+++ RECORDED DATA +++

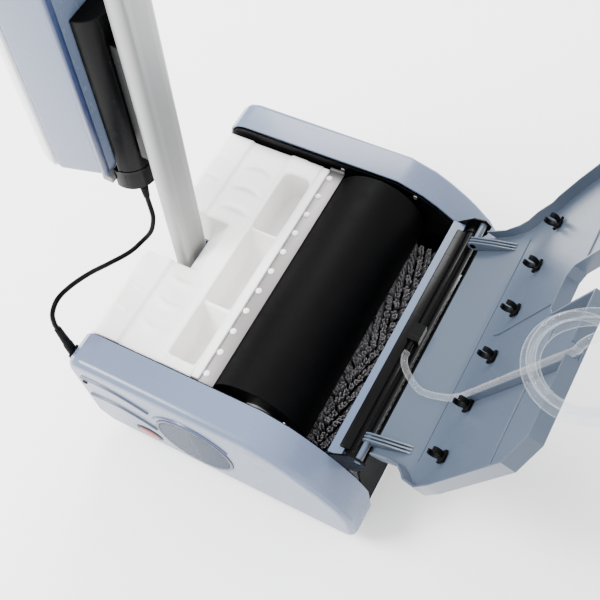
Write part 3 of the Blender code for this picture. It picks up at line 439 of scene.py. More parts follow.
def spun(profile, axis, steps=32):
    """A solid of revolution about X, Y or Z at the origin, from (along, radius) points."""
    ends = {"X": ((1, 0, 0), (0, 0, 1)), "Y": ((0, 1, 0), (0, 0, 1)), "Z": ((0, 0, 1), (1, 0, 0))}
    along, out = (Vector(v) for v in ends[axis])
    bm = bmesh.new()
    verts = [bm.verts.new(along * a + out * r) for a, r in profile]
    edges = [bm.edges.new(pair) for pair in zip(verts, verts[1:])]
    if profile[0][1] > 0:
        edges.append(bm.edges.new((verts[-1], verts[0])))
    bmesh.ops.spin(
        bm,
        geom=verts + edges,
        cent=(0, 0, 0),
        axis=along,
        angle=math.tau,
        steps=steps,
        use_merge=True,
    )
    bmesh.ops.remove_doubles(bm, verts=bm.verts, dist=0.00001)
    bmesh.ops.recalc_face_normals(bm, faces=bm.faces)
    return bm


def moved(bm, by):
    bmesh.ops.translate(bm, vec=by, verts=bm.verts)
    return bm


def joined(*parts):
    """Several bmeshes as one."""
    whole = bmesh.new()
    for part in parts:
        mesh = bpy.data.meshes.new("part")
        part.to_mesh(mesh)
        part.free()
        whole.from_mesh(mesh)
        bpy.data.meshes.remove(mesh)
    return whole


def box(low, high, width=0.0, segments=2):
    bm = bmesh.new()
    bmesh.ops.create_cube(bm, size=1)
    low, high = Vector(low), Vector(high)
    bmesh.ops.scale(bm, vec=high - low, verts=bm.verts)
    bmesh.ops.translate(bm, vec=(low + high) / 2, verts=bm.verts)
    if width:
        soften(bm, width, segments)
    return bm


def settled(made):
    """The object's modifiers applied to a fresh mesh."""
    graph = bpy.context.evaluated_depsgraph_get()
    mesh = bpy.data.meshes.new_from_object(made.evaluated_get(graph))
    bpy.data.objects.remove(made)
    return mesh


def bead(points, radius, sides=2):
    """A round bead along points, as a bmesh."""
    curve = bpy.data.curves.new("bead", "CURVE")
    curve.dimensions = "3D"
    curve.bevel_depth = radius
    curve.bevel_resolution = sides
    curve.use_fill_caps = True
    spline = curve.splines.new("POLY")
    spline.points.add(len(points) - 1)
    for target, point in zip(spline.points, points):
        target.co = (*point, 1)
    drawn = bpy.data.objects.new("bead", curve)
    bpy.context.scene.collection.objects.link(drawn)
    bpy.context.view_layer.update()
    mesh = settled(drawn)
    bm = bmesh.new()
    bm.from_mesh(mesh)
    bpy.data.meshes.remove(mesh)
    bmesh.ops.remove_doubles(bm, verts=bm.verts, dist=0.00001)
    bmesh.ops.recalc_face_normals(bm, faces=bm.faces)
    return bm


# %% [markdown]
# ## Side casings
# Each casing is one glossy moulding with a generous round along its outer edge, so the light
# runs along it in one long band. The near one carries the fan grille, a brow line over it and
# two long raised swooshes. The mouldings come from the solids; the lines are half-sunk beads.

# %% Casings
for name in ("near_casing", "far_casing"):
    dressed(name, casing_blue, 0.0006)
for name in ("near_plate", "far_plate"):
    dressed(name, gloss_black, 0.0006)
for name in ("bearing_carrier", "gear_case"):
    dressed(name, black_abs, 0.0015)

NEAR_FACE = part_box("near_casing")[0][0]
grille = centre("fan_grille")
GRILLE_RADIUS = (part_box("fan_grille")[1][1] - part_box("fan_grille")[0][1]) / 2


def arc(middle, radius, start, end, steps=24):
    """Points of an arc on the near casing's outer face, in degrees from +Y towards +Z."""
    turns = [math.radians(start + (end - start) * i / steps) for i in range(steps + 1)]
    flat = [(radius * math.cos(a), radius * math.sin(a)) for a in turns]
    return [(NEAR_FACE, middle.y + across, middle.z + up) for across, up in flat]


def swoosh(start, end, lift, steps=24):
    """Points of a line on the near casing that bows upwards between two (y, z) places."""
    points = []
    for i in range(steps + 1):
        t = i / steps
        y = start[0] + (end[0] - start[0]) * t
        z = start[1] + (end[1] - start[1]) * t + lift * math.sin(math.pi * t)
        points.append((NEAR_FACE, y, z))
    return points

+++

DIRECTION> Reproduce the whole listing word for word.

COMPLETED TASK>
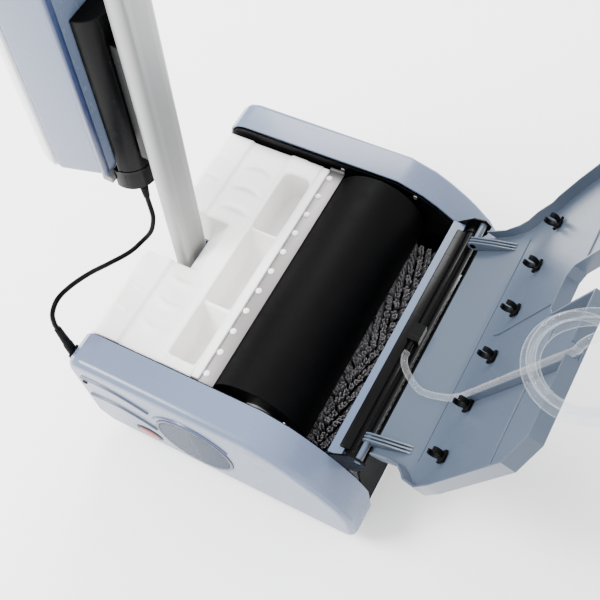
Write part 3 of the Blender code for this picture. It picks up at line 439 of scene.py. More parts follow.
def spun(profile, axis, steps=32):
    """A solid of revolution about X, Y or Z at the origin, from (along, radius) points."""
    ends = {"X": ((1, 0, 0), (0, 0, 1)), "Y": ((0, 1, 0), (0, 0, 1)), "Z": ((0, 0, 1), (1, 0, 0))}
    along, out = (Vector(v) for v in ends[axis])
    bm = bmesh.new()
    verts = [bm.verts.new(along * a + out * r) for a, r in profile]
    edges = [bm.edges.new(pair) for pair in zip(verts, verts[1:])]
    if profile[0][1] > 0:
        edges.append(bm.edges.new((verts[-1], verts[0])))
    bmesh.ops.spin(
        bm,
        geom=verts + edges,
        cent=(0, 0, 0),
        axis=along,
        angle=math.tau,
        steps=steps,
        use_merge=True,
    )
    bmesh.ops.remove_doubles(bm, verts=bm.verts, dist=0.00001)
    bmesh.ops.recalc_face_normals(bm, faces=bm.faces)
    return bm


def moved(bm, by):
    bmesh.ops.translate(bm, vec=by, verts=bm.verts)
    return bm


def joined(*parts):
    """Several bmeshes as one."""
    whole = bmesh.new()
    for part in parts:
        mesh = bpy.data.meshes.new("part")
        part.to_mesh(mesh)
        part.free()
        whole.from_mesh(mesh)
        bpy.data.meshes.remove(mesh)
    return whole


def box(low, high, width=0.0, segments=2):
    bm = bmesh.new()
    bmesh.ops.create_cube(bm, size=1)
    low, high = Vector(low), Vector(high)
    bmesh.ops.scale(bm, vec=high - low, verts=bm.verts)
    bmesh.ops.translate(bm, vec=(low + high) / 2, verts=bm.verts)
    if width:
        soften(bm, width, segments)
    return bm


def settled(made):
    """The object's modifiers applied to a fresh mesh."""
    graph = bpy.context.evaluated_depsgraph_get()
    mesh = bpy.data.meshes.new_from_object(made.evaluated_get(graph))
    bpy.data.objects.remove(made)
    return mesh


def bead(points, radius, sides=2):
    """A round bead along points, as a bmesh."""
    curve = bpy.data.curves.new("bead", "CURVE")
    curve.dimensions = "3D"
    curve.bevel_depth = radius
    curve.bevel_resolution = sides
    curve.use_fill_caps = True
    spline = curve.splines.new("POLY")
    spline.points.add(len(points) - 1)
    for target, point in zip(spline.points, points):
        target.co = (*point, 1)
    drawn = bpy.data.objects.new("bead", curve)
    bpy.context.scene.collection.objects.link(drawn)
    bpy.context.view_layer.update()
    mesh = settled(drawn)
    bm = bmesh.new()
    bm.from_mesh(mesh)
    bpy.data.meshes.remove(mesh)
    bmesh.ops.remove_doubles(bm, verts=bm.verts, dist=0.00001)
    bmesh.ops.recalc_face_normals(bm, faces=bm.faces)
    return bm


# %% [markdown]
# ## Side casings
# Each casing is one glossy moulding with a generous round along its outer edge, so the light
# runs along it in one long band. The near one carries the fan grille, a brow line over it and
# two long raised swooshes. The mouldings come from the solids; the lines are half-sunk beads.

# %% Casings
for name in ("near_casing", "far_casing"):
    dressed(name, casing_blue, 0.0006)
for name in ("near_plate", "far_plate"):
    dressed(name, gloss_black, 0.0006)
for name in ("bearing_carrier", "gear_case"):
    dressed(name, black_abs, 0.0015)

NEAR_FACE = part_box("near_casing")[0][0]
grille = centre("fan_grille")
GRILLE_RADIUS = (part_box("fan_grille")[1][1] - part_box("fan_grille")[0][1]) / 2


def arc(middle, radius, start, end, steps=24):
    """Points of an arc on the near casing's outer face, in degrees from +Y towards +Z."""
    turns = [math.radians(start + (end - start) * i / steps) for i in range(steps + 1)]
    flat = [(radius * math.cos(a), radius * math.sin(a)) for a in turns]
    return [(NEAR_FACE, middle.y + across, middle.z + up) for across, up in flat]


def swoosh(start, end, lift, steps=24):
    """Points of a line on the near casing that bows upwards between two (y, z) places."""
    points = []
    for i in range(steps + 1):
        t = i / steps
        y = start[0] + (end[0] - start[0]) * t
        z = start[1] + (end[1] - start[1]) * t + lift * math.sin(math.pi * t)
        points.append((NEAR_FACE, y, z))
    return points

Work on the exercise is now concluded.